Vietnam successfully contained the coronavirus for most of last year, but a Delta-driven outbreak that has infected more than 165,000 people since late April has increased pressure on authorities for a faster vaccination rollout.
"Vaccination is now a priority and urgent task for localities," Nguyen Thanh Long was quoted as saying by the Vietnam News Agency.
Data from the health ministry showed Vietnam has only fully vaccinated 700,000 people, or less than 1% of the country's 98 million people, since it launched a rollout in early March.
Seven million vaccine doses have been administered, however, though this only accounted for 42.5% of the vaccine received so far, the data showed.
The ministry of health on Tuesday reported 8,429 new infections, up from 7,455 cases on Monday, and raising the country's caseload to 170,190 overall.
The wave of infections has forced around a third of Vietnam's cities and provinces to impose strict restrictions on movement, including in the epicentre Ho Chi Minh City and capital Hanoi.

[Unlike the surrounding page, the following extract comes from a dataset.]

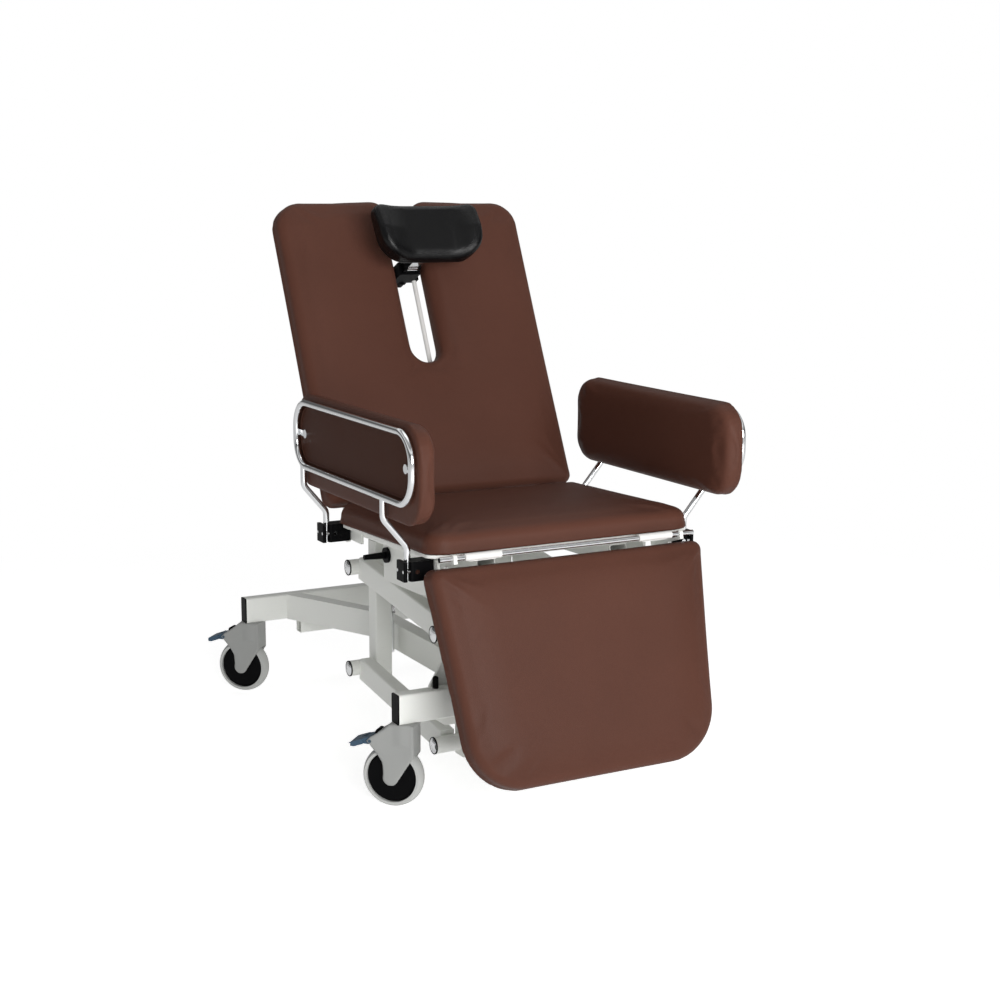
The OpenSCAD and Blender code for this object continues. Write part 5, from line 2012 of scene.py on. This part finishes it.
@dataclass
class Castor:
    """One castor's moulded fork, with a round swivel housing and leaning cheeks."""

    corner: Corner
    trail: float = 24 * MM
    axle: float = 62.5 * MM
    top: float = 171.7 * MM
    crown: float = 132 * MM
    housing: float = 24.5 * MM
    shoulder: Pair = (15 * MM, 12 * MM)
    throat: Pair = (27 * MM, 46 * MM)
    waist: Pair = (17 * MM, 30 * MM)
    skirt: float = 24 * MM
    boss: float = 16.5 * MM
    inner: float = 19.2 * MM
    outer: float = 23 * MM
    wheel: float = 67.5 * MM
    pedal: Pair = (66 * MM, 134 * MM)
    lug: float = 8.5 * MM
    edge: float = 3 * MM
    fillet: float = 6 * MM
    arch_edge: float = 1.5 * MM
    net: float = 2.6 * MM
    reach: tuple[Pair, Pair, Pair] = ((-26 * MM, 76 * MM), (-25 * MM, 25 * MM), (44 * MM, 173 * MM))
    pin: float = 6 * MM
    stem_end: float = 212 * MM
    collar: Pair = (14 * MM, 20 * MM)
    stop: tuple[float, float, float] = (52 * MM, 11 * MM, 150 * MM)
    stop_radius: float = 6.5 * MM
    rib: tuple[float, float, float] = (34 * MM, 1.6 * MM, 1.8 * MM)
    rib_round: float = 0.5 * MM
    rib_line: tuple[Pair, Pair] = ((20 * MM, 1.6 * MM), (38 * MM, -8.2 * MM))
    ribs: int = 5

    @property
    def place(self) -> Place:
        """The castor's own frame: along its trail, sideways along its axle, up."""
        stem, roll = (joint_place(joint + self.corner.value) for joint in ("swivel_", "roll_"))
        ahead = Vector((roll.x - stem.x, roll.y - stem.y, 0)).normalized()
        return Place(Vector((stem.x, stem.y, 0)), ahead, Z.cross(ahead))

    def cheek(self) -> list[Pair]:
        """The cheek's outline: upright at its back, leaning down to the axle, and out to the pedal's lug.

        Returns:
            Its corners along the trail and up.
        """
        housing, (px, pz), lug = self.housing, self.pedal, self.lug
        front = [(self.trail + x, self.axle + z) for x, z in (self.throat, self.waist)]
        return [(-housing, self.top), (housing + 1 * MM, self.top),
                (housing + self.shoulder[0], self.top - self.shoulder[1]),
                (px, pz + lug), (px + lug, pz), (px, pz - lug), *front,
                *arc((self.trail, self.axle), self.boss, 25, -140), (-housing, self.crown - self.skirt)]

    def fork_field(self, x: np.ndarray, y: np.ndarray, z: np.ndarray) -> np.ndarray:
        """Distance to the fork's surface.

        Args:
            x: Distance along the trail from the stem.
            y: Distance sideways.
            z: Height.

        Returns:
            The distance, negative inside.
        """
        body = rounded_corner(outline_gap(x, z, self.cheek()), np.abs(y) - self.outer, self.edge)
        drum = np.hypot(x, y) - self.housing
        tall = np.abs(z - (self.top + self.crown) / 2) - (self.top - self.crown) / 2
        body = -soft_max(-body, -np.maximum(drum, tall), self.fillet)
        arch = np.hypot(x - self.trail, z - self.axle) - self.wheel
        opening = np.minimum(arch, self.trail + self.throat[0] - x)
        return soft_max(body, -np.maximum(opening, np.abs(y) - self.inner), self.arch_edge)

    def fork(self) -> bpy.types.Mesh:
        """The fork with its stem and the wheel's pin.

        Returns:
            The mesh.
        """
        place, sink, chamfer = self.place, 1 * MM, 1 * MM
        low, high = zip(*self.reach)
        cheeks = with_modifier(skin(self.fork_field, low, high, self.net), "SMOOTH", factor=0.5, iterations=1)
        cheeks.transform(place.matrix())
        foot, tip, half = self.top - sink, self.stem_end, self.inner + sink
        stem = lathe([(0, foot), (self.pin, foot), (self.pin, tip - chamfer), (self.pin - chamfer, tip), (0, tip)],
                     place)
        across = Place(place.at(self.trail, 0, self.axle), place.out, place.across)
        pin = lathe([(0, -half), (self.pin, -half), (self.pin, half), (0, half)], across, 24)
        return joined([cheeks, stem, pin])

    def swivel_collar(self) -> bpy.types.Mesh:
        """The steel ring on the housing, under the frame's foot.

        Returns:
            The mesh.
        """
        inner, outer = self.collar
        low, middle, high = self.top - 2.4 * MM, self.top - 1 * MM, self.top + 0.1 * MM
        return lathe([(inner, low), (outer, low), (outer + 1 * MM, middle), (outer, high), (inner, high)],
                     self.place)

    def brake_stop(self) -> bpy.types.Mesh:
        """The black rod that the brake's pedal works against.

        Returns:
            The mesh.
        """
        x, half, z = self.stop
        return tube([self.place.at(x, y, z) for y in (-half, half)], self.stop_radius, sides=20)

    def pedal_ribs(self, repeats: Repeats) -> None:
        """Sets the ribs across the pedal's blade.

        Args:
            repeats: The trees for repeated shapes.
        """
        near, tip = (Vector((self.pedal[0] + x, 0, self.pedal[1] + z)) for x, z in self.rib_line)
        way = (tip - near).normalized()
        up = self.place.at(-way.z, 0, way.x) - self.place.origin
        spots = [self.place.at(*(near + (tip - near) * (i / (self.ribs - 1)))) for i in range(self.ribs)]
        rib = rounded_block(BENCH, Vector(self.rib), self.rib_round, 1)
        tag = self.corner.value
        repeats.build("pedal_ribs_" + tag, "pedal_" + tag, spots, [up] * self.ribs, rib, Look.BLUE)

    def build(self, kit: Kit, repeats: Repeats) -> None:
        """Makes the fork in place of its CAD node, its collar, the brake's stop and the ribs of its pedal.

        Args:
            kit: The scene's materials.
            repeats: The trees for repeated shapes.
        """
        tag = self.corner.value
        body = "castor_" + tag
        kit.piece("fork_" + tag, self.fork(), body, Look.CAST_GREY, replaces=("castor_fork_" + tag,))
        kit.piece("swivel_collar_" + tag, self.swivel_collar(), body, Look.STEEL)
        kit.piece("brake_stop_" + tag, self.brake_stop(), body, Look.BLACK)
        self.pedal_ribs(repeats)


@dataclass
class ArmRest:
    """One armrest: its padded panel inside the chrome loop."""

    side: Side
    aside: float = 356 * MM
    size: PadSize = PadSize(width=600 * MM, length=195 * MM, rear=0.0, edge=38 * MM, crown=6 * MM,
                            low_radius=62 * MM, high_radius=62 * MM, front_round=16 * MM, rear_round=5 * MM,
                            dome=60 * MM, waist=0.5 * MM, swell=3 * MM)
    rise: float = 12.5 * MM
    loop_length: float = 561 * MM
    loop_height: float = 133 * MM
    loop_radius: float = 55 * MM
    panel: float = 1.0 * MM
    panel_sunk: float = 0.9 * MM
    welt_inset: float = 9.5 * MM
    welt: float = 1.1 * MM
    welt_rise: float = 1.0 * MM

    def rim(self, inset: float) -> list[Pair]:
        """The outline of the panel inside the loop, or of a line inside it.

        Args:
            inset: How far inside the panel's outline it runs.

        Returns:
            The outline about the loop's middle.
        """
        half, tall, radius = (size - inset for size in
                              (self.loop_length / 2, self.loop_height / 2, self.loop_radius))
        return tapered_rim(half, half, tall, radius, radius)

    def build(self, kit: Kit) -> None:
        """Makes the cushion, and the flat panel with its welt inside the loop; the panel wears a darker copy of the
        brown leatherette, which is painted shade.

        Args:
            kit: The scene's materials.
        """
        tag, out = self.side.name.lower(), self.side.value
        node, body = "armrest_pad_" + tag, "armrest_" + tag[0]
        middle = middle_of(node)
        place = Place(Vector((out * self.aside, middle.y, middle.z)), -Y * out, Z)
        Pad("arm_cushion_" + tag, body, node, place, self.size).build(kit)
        inner = place.moved(0, self.rise)
        panel = sheet_of(self.rim(0.0), self.panel, inner.moved(0, 0, -self.panel_sunk))
        # The panel's darker leatherette is painted shade.
        kit.piece("arm_panel_" + tag, panel, body, Look.DARK_LEATHER, smooth=False)
        line = [inner.at(x, y, -self.welt_rise) for x, y in self.rim(self.welt_inset)]
        kit.piece("arm_welt_" + tag, tube(line, self.welt, closed=True, sides=8), body, Look.THREAD)


def main() -> None:
    """Builds the scene piece by piece."""
    logging.basicConfig(level=logging.INFO, format="%(message)s")
    Studio().build()
    kit = Kit()
    Steelwork().build(kit)
    repeats = Repeats(kit)
    BackRest().build(kit, repeats)
    Seat().build(kit)
    LegRest().build(kit, repeats)
    HeadRest().build(kit)
    for side in Side:
        ArmRest(side).build(kit)
    PivotRings().build(kit)
    for corner in Corner:
        Castor(corner).build(kit, repeats)


if __name__ == "__main__":
    main()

The government last week said it would accelerate its vaccination campaign in Ho Chi Minh City, adding that "the city is switching its focus to treatment to limit the number of deaths."
The country's COVID-19 death toll reached 2,071 on Tuesday, according to the health ministry. More than 95% of the deaths were recorded in the past month.
Vietnam, which concentrated most of its resources on contact tracing and quarantining in the earlier outbreaks, is set to approve the use of Gilead Sciences Inc's antiviral drug remdesivir for the treatment of patients who have contracted the coronavirus, state media reported on Tuesday.
The country is due to receive 500,000 remdesivir vials soon and is also considering approving favipiravir, a drug which has also been shown to be effective in countering COVID-19, the health ministry said in an earlier statement.